Mahnaz knew very little about Middlebury when she applied for admission, and she didn’t have a clue about the Vermont climate. “I didn’t even know where Vermont was,” she recalled. When she arrived in the fall of 2009, she was thrilled by the bright fall colors, calling them “a dream come true.” This inadvertent wish fulfillment came on the heels of her many years of hard work and perseverance in the face of incredible obstacles—not the least of which was the Taliban. “I remember the night they came. There was lots of gunfire,” she told me. “Some people were happy. They said the Taliban would have a really good government. But then after six months, they started torturing people, especially Shias.”
In the Herat neighborhood where her family lived, the men developed the habit of sleeping on the roofs of their houses to stave off the Taliban, who would raid and steal after the sun went down. One night, a neighbor’s house was broken into anyway. “They had guns,” Mahnaz remembered. “They stole everything, and they threatened the family. They said, ‘We will come for your girl.’” This last threat sent that family, members of the Shia minority, like Mahnaz’s family, packing for Iran. Girls kidnapped by the Taliban were being raped and tortured, and in Afghan culture, if a daughter is violated, a family loses its honor. Mahnaz’s family migrated to Iran soon after. But first, Mahnaz’s father decided her oldest sister, who was 15 at the time, should get married. It would be safer, he reasoned, and the decision was in keeping with Afghan culture. Mahnaz’s own mother and many women in the family had married at around 14 or 15. (This tradition is one reason why only 4 percent of Afghan girls attend high school.)

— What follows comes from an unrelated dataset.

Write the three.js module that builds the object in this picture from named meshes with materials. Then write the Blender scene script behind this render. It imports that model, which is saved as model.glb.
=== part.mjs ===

A huge weight lifted when the Rezaies arrived in Iran. “We were free,” Mahnaz said. The threats to their lives were gone, and Mahnaz enjoyed far more equality as a schoolgirl in Iran. But after a time, the cultural discrimination became intolerable. Her father was paid less for his civil engineering work because he was Afghan, and ultimately, he realized there was no future for his children there—Afghans weren’t allowed to attend college in Iran. So after the fall of the Taliban, in 2001, they returned to Afghanistan. By this time, her oldest brother, who had stayed behind in Herat during the family’s emigration, had secured a well-paying job at an American nongovernmental organization (NGO). Since her father couldn’t find work, this brother, now the family breadwinner, wielded considerable power in the family. To Mahnaz’s despair, he was more conservative than her father, whose years in Iran had exposed him to more liberal ideas regarding gender roles. According to Elisabeth Lehr of AWWP, this is a common family dynamic. “Brothers often seem to be the stumbling block,” she said. “My guess is it’s because they come from a generation that’s been faced almost exclusively with war.”
This imperious brother insisted all of the Rezaie women wear the burqa in public. A teenager now, Mahnaz flat out refused to put on the blue, full-body religious cloak, igniting a months-long family argument. “The question of wearing a burqa was becoming a nightmare,” Mahnaz recalled in an AWWP post in July 2010. “I imagined it as a blue ghost that wanted to hold me in a hole where I was set apart from real world, where I needed to hide my beauty. I would have no identity because no one could really see my face.” Formulating her arguments and standing up to her brother strengthened Mahnaz’s independence and stoked her defiance. She didn’t agree that women shouldn’t be seen out in the world, that the streets of Herat were too dangerous for her kind, or that if she just gave the burqa a try, she would love it.
It was during this time that her belief in equal rights for Afghan women blossomed. “I argued confidently, ‘I have decided to go to work. How can I work while I am wearing a burqa or niqab? I wish to learn driving soon. How should I see and find my way while I am covering my face? Don’t you notice that Islam gave me the right not to cover my face and you are insisting against it?’” Eventually, she won; it was a victory that had a ripple effect on her life. “I had made up my mind to stand against any decision that limited me,” she wrote. “By refusing to wear the burqa, I began to realize a most important lesson. We are the ones who empower ourselves. If we consider ourselves weak, others will consider us weaker.”